Pour illustrer ce type d’offre innovante, nous avons développé des offres de bout en bout qui permettent par exemple à une société de gérer une solution centrale au niveau groupe de type SAP qui va elle-même communiquer avec une solution satellite en mode Cloud pour les petites ou moyennes organisations de cette société. Cette solution satellite intégrée avec SAP, s’appelle Yunano. Yunano est une suite ERP et CRM que nous fournissons en mode Cloud à un coût économique extrêmement attractif pour les pays émergeants (environ 2 à 3 fois moins chères que les approches ERP traditionnelles). Toutes ces nouvelles offres en mode Cloud du portfolio Atos C.E.S bénéficient de l’expérience et de la maitrise des enjeux de la sécurité acquise par Atos au travers de grands programmes comme la gestion de l’IT des Jeux Olympiques.
Atos a annoncé le rachat de Bull déjà bien présent en Afrique. Avec ce rapprochement, quelle sera votre approche du marché africain ?
L’offre de rachat Bull est enclenché depuis quelques semaines, elle se poursuivra jusqu’à fin août – début septembre. Le rapprochement des deux groupes rentre dans le cadre d’une stratégie de leadership concernant les grandes tendances du marché de l’IT. Ce rachat nous permettra de devenir, sans conteste, le leader européen du Cloud, de la Cyber-Sécurité et du Big Data. Au-delà des logiques de complémentarité technologiques, il y a aussi un renforcement et une accélération des positions d’Atos
• sur un certain nombre de territoires géographiques notamment en Afrique.
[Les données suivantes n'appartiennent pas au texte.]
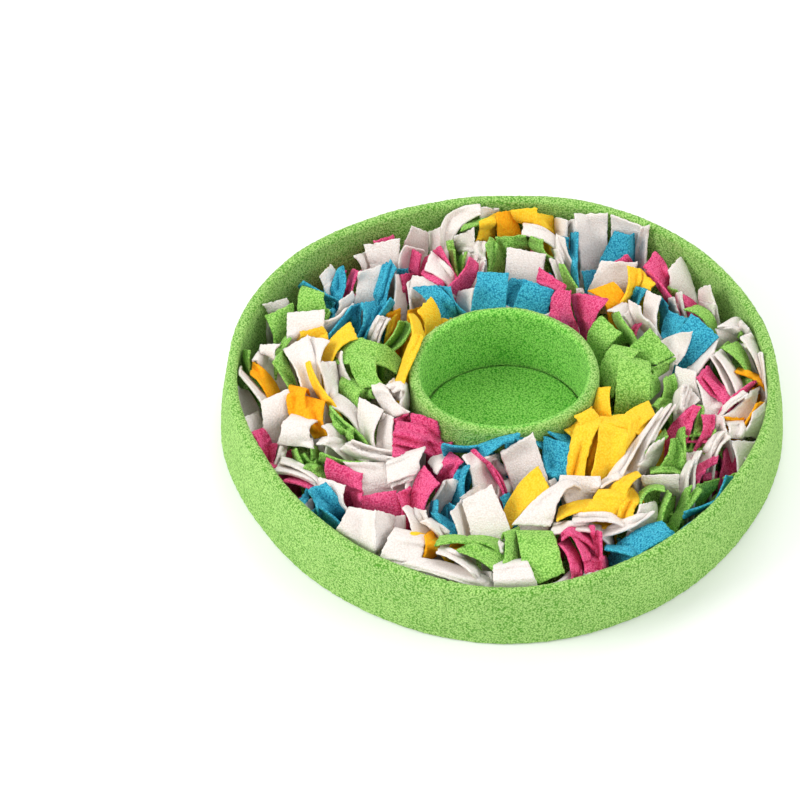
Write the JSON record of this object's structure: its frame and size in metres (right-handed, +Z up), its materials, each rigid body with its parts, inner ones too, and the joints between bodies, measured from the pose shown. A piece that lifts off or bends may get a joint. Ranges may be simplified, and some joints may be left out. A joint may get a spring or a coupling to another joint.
{
  "type": "snuffle mat",
  "caption": "Round pet foraging mat: a padded green fleece ring wall, a fleece-covered bowl ring in the middle and rows of loose fleece strips in mixed colours between them.",
  "frame": {"origin": "on the floor, at the middle of the mat's underside", "axes": "+Z up, out of the bowl's mouth; +Y away from the camera of the picture, +X to its right"},
  "size_m": [0.4631, 0.4619, 0.0675],
  "materials": {
    "fleece_green": "pilled polar fleece, matt",
    "fleece_white": "pilled polar fleece, matt",
    "fleece_blue": "pilled polar fleece, matt",
    "fleece_pink": "pilled polar fleece, matt",
    "fleece_yellow": "pilled polar fleece, matt"
  },
  "bodies": {
    "root": {"base_panel": "fleece_green", "outer_wall": "fleece_green", "cup_wall": "fleece_green", "cup_floor": "fleece_green", "bunch_first_01": "fleece_green", "bunch_first_02": "fleece_green", "bunch_first_03": "fleece_blue", "bunch_first_04": "fleece_yellow", "bunch_first_05": "fleece_green", "bunch_first_06": "fleece_white", "bunch_first_07": "fleece_pink", "bunch_first_08": "fleece_blue", "bunch_first_09": "fleece_yellow", "bunch_second_01": "fleece_white", "bunch_second_02": "fleece_green", "bunch_second_03": "fleece_pink", "bunch_second_04": "fleece_blue", "bunch_second_05": "fleece_blue", "bunch_second_06": "fleece_green", "bunch_second_07": "fleece_white", "bunch_second_08": "fleece_white", "bunch_second_09": "fleece_pink", "bunch_second_10": "fleece_white", "bunch_second_11": "fleece_yellow", "bunch_second_12": "fleece_white", "bunch_third_01": "fleece_pink", "bunch_third_02": "fleece_blue", "bunch_third_03": "fleece_white", "bunch_third_04": "fleece_blue", "bunch_third_05": "fleece_pink", "bunch_third_06": "fleece_white", "bunch_third_07": "fleece_blue", "bunch_third_08": "fleece_white", "bunch_third_09": "fleece_yellow", "bunch_third_10": "fleece_pink", "bunch_third_11": "fleece_white", "bunch_third_12": "fleece_white", "bunch_third_13": "fleece_white", "bunch_third_14": "fleece_green", "bunch_third_15": "fleece_white", "bunch_outer_01": "fleece_yellow", "bunch_outer_02": "fleece_white", "bunch_outer_03": "fleece_white", "bunch_outer_04": "fleece_pink", "bunch_outer_05": "fleece_white", "bunch_outer_06": "fleece_yellow", "bunch_outer_07": "fleece_white", "bunch_outer_08": "fleece_pink", "bunch_outer_09": "fleece_green", "bunch_outer_10": "fleece_white", "bunch_outer_11": "fleece_white", "bunch_outer_12": "fleece_pink", "bunch_outer_13": "fleece_blue", "bunch_outer_14": "fleece_white", "bunch_outer_15": "fleece_green", "bunch_outer_16": "fleece_pink", "bunch_outer_17": "fleece_blue", "bunch_outer_18": "fleece_green", "bunch_outer_19": "fleece_white"}
  },
  "joints": []
}
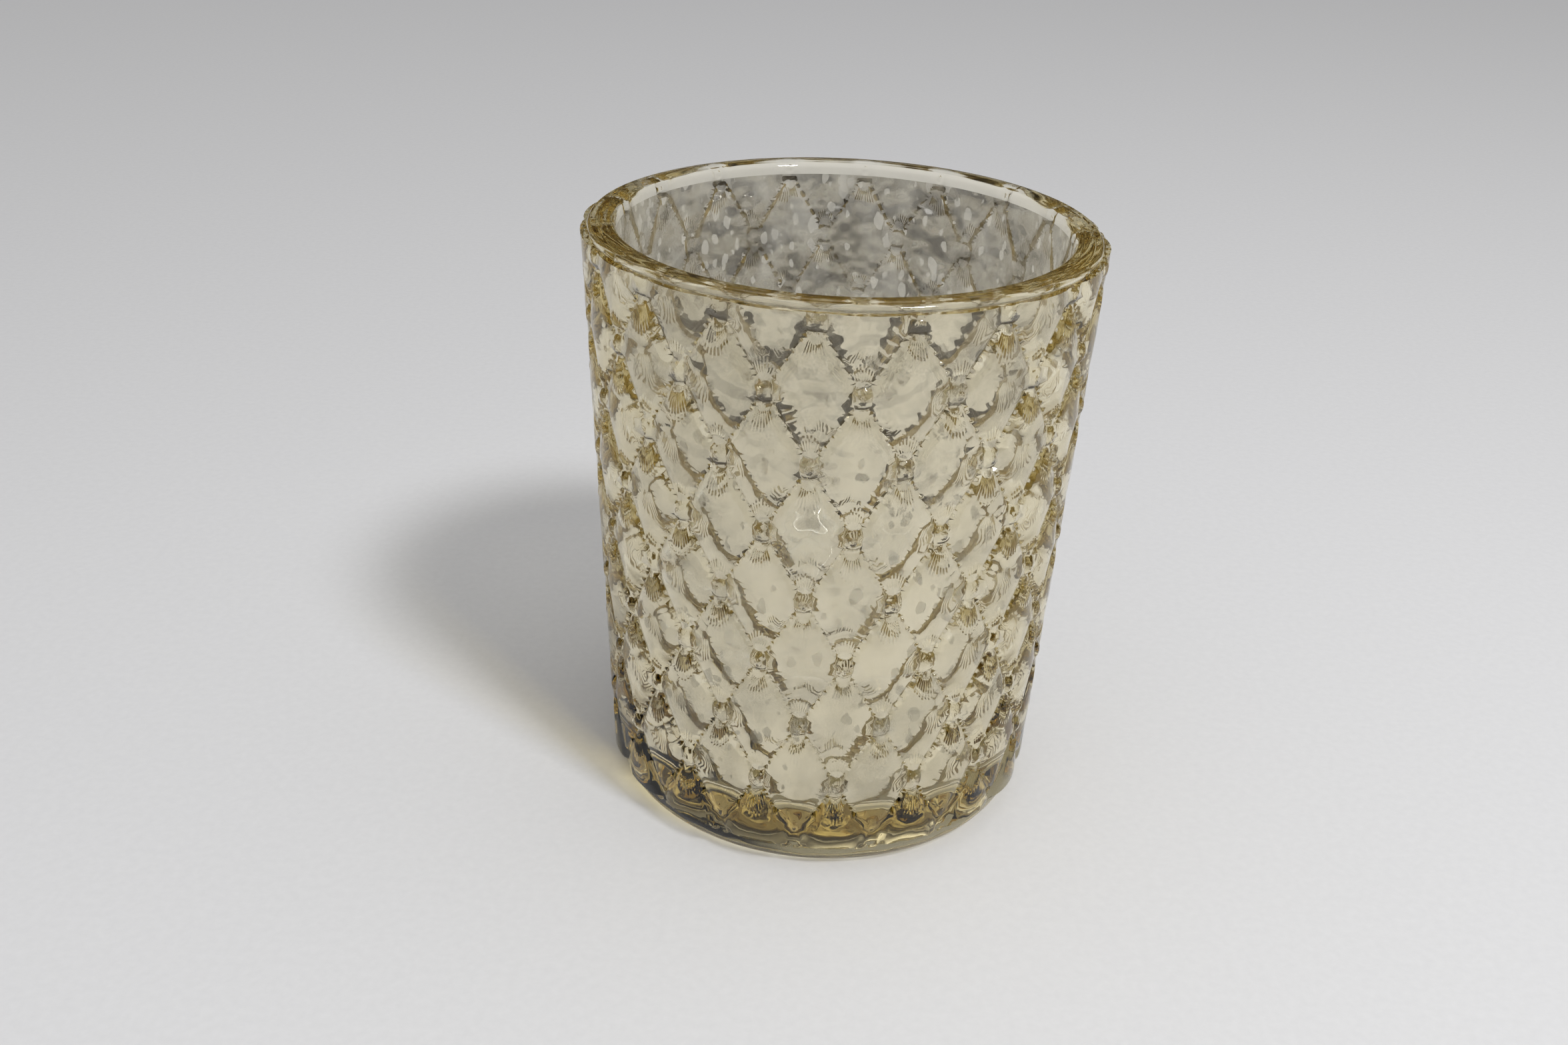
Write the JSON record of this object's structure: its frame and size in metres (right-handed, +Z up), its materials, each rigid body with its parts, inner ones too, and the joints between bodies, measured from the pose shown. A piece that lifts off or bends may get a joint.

• dans la fourniture de services au secteur public par l’accompagnement des organisations sur des projets critiques relevant de la défense, la sécurité etc…
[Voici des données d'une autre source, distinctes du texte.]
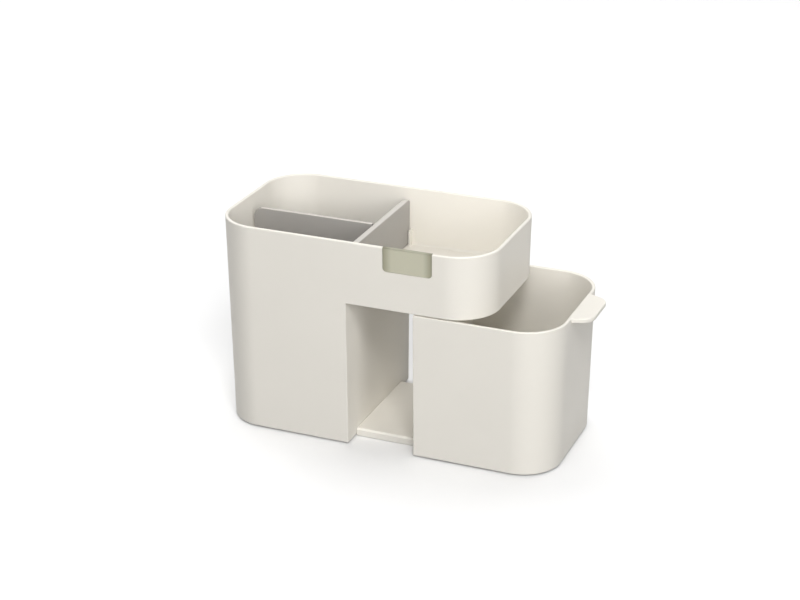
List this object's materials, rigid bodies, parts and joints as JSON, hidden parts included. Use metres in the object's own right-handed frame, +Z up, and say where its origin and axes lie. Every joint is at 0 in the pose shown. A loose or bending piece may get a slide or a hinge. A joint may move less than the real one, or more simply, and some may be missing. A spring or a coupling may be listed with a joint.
{
  "type": "makeup organizer with drawer",
  "caption": "Cosmetics organizer with a deep column and a shallow tray moulded in one, lift-out dividers, and a drawer that slides out from under the tray along a base plate.",
  "frame": {"origin": "on the table under the middle of the housing, which is the middle of the centre grip strip's lower face", "axes": "+X right along the length, the way the drawer opens; +Y to the back; +Z up"},
  "size_m": [0.254, 0.1138, 0.1481],
  "materials": {
    "shell_plastic": "warm off-white, fine matt moulded texture",
    "plate_plastic": "warm off-white, matt moulded",
    "drawer_plastic": "warm off-white, fine matt moulded texture",
    "divider_plastic": "warm grey, satin moulded",
    "badge_metal": "satin anodised, grey green",
    "grip_rubber": "pale silicone rubber",
    "screw_steel": "zinc plated"
  },
  "bodies": {
    "housing": {"body_shell": "shell_plastic", "base_plate": "plate_plastic", "base_screws": "screw_steel", "left_grip_strip": "grip_rubber", "middle_grip_strip": "grip_rubber", "right_grip_strip": "grip_rubber", "badge": "badge_metal"},
    "drawer": {"drawer": "drawer_plastic"},
    "lengthwise_divider": {"lengthwise_divider": "divider_plastic"},
    "transverse_divider": {"transverse_divider": "divider_plastic"}
  },
  "joints": [
    {"name": "drawer_slide", "type": "slide", "parent": "housing", "child": "drawer", "axis": [1, 0, 0], "range_m": [-0.0468, 0.0282]},
    {"name": "lengthwise_divider_lift", "type": "slide", "parent": "housing", "child": "lengthwise_divider", "axis": [0, 0, 1], "range_m": [0, 0.14]},
    {"name": "transverse_divider_lift", "type": "slide", "parent": "housing", "child": "transverse_divider", "axis": [0, 0, 1], "range_m": [0, 0.05]}
  ]
}
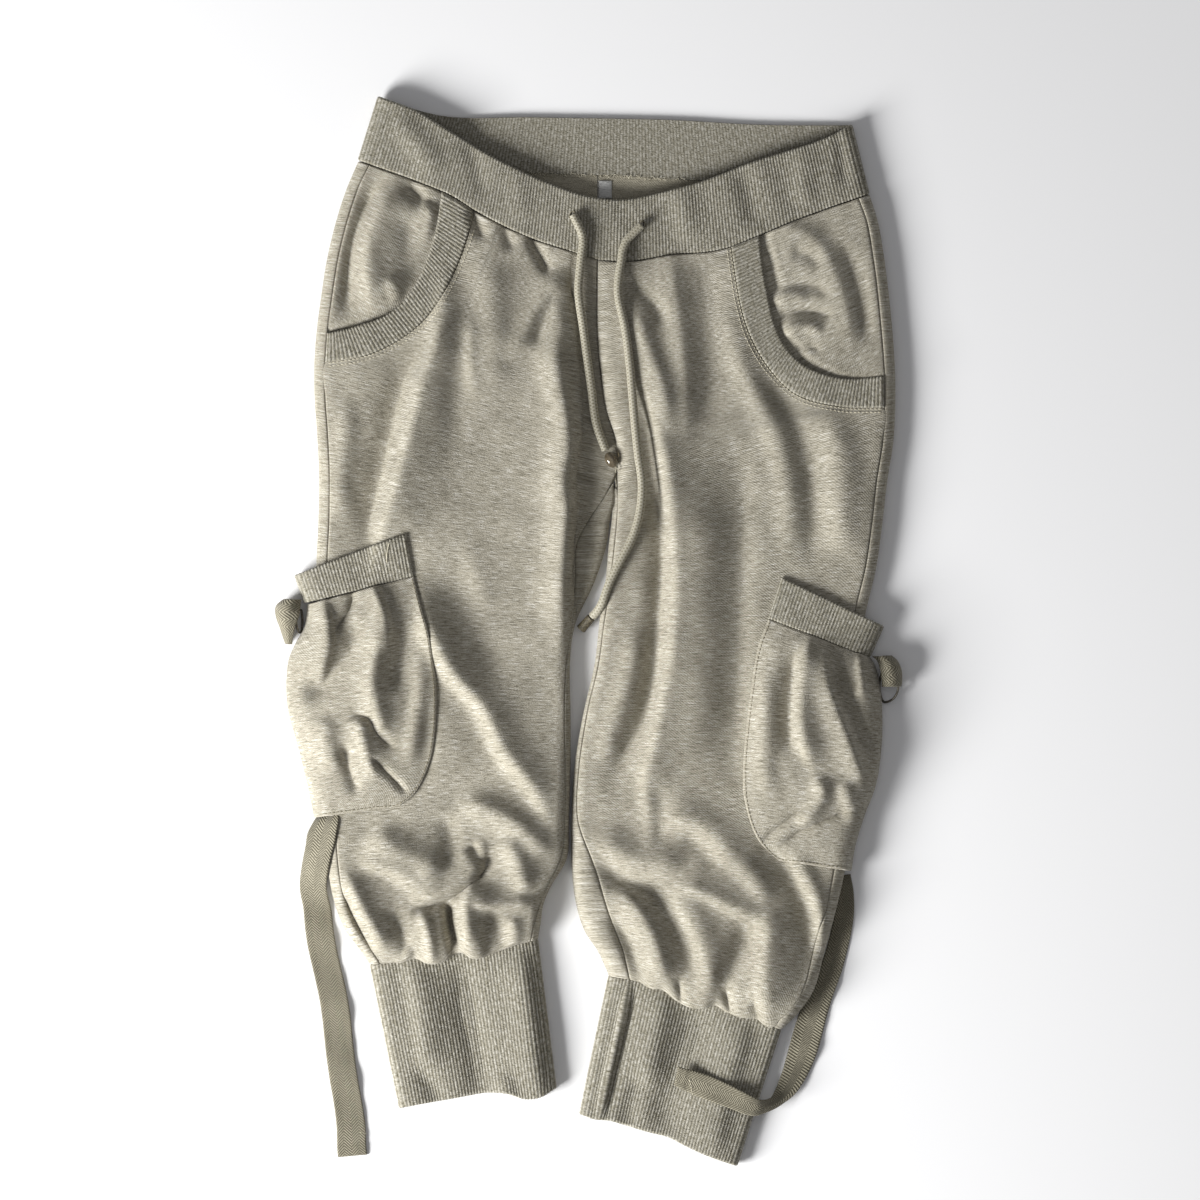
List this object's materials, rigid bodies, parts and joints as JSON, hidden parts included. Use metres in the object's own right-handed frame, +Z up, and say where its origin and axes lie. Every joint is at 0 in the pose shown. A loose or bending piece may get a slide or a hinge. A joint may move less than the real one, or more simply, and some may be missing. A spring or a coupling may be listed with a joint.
{
  "type": "drawstring cargo capri pants",
  "caption": "Grey-beige jersey cargo capri pants laid flat, with rib waistband and cuffs, pleated side pockets, twill tapes and a long drawstring.",
  "frame": {"origin": "middle of the bounding box, on the surface the garment lies on", "axes": "+X to the garment's right as it lies, +Y from the cuffs to the waist, +Z up, out of the garment's front"},
  "size_m": [0.4697, 0.8022, 0.0264],
  "materials": {
    "cotton_jersey": "matt",
    "rib_knit": "matt",
    "twill_tape": "matt",
    "braided_cord": "matt",
    "wrapped_tip": "satin",
    "amber_bead": "gloss",
    "wire_metal": "polished",
    "label_satin": "satin"
  },
  "bodies": {
    "root": {"waistband": "rib_knit", "inner_label": "label_satin", "front_panel_left": "cotton_jersey", "front_panel_right": "cotton_jersey", "back_panel_left": "cotton_jersey", "back_panel_right": "cotton_jersey", "cuff_left": "rib_knit", "cuff_right": "rib_knit", "hip_pocket_trim_left": "rib_knit", "hip_pocket_trim_right": "rib_knit", "hip_pocket_side_left": "cotton_jersey", "hip_pocket_side_right": "cotton_jersey", "cargo_pocket_band_left": "rib_knit", "cargo_pocket_band_right": "rib_knit", "cargo_pocket_bag_left": "cotton_jersey", "cargo_pocket_bag_right": "cotton_jersey", "tape_loop_left": "twill_tape", "tape_loop_right": "twill_tape", "long_tape_left": "twill_tape", "long_tape_right": "twill_tape", "wire_ring_left": "wire_metal", "wire_ring_right": "wire_metal", "drawcord_left": "braided_cord", "drawcord_right": "braided_cord", "cord_tip_right": "wrapped_tip", "cord_bead_left": "amber_bead"}
  },
  "joints": []
}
En ce qui concerne l’Afrique au-delà du rapprochement avec Bull, nous venons d’annoncer la création d’un Global Delivery Center au Sénégal. Ce G.D.C consiste à fournir des services à valeur ajouté en Afrique et dans le monde. Avec notre présence au Maroc et en Afrique du Sud, nous poursuivons notre encrage de façon durable sur le continent africain.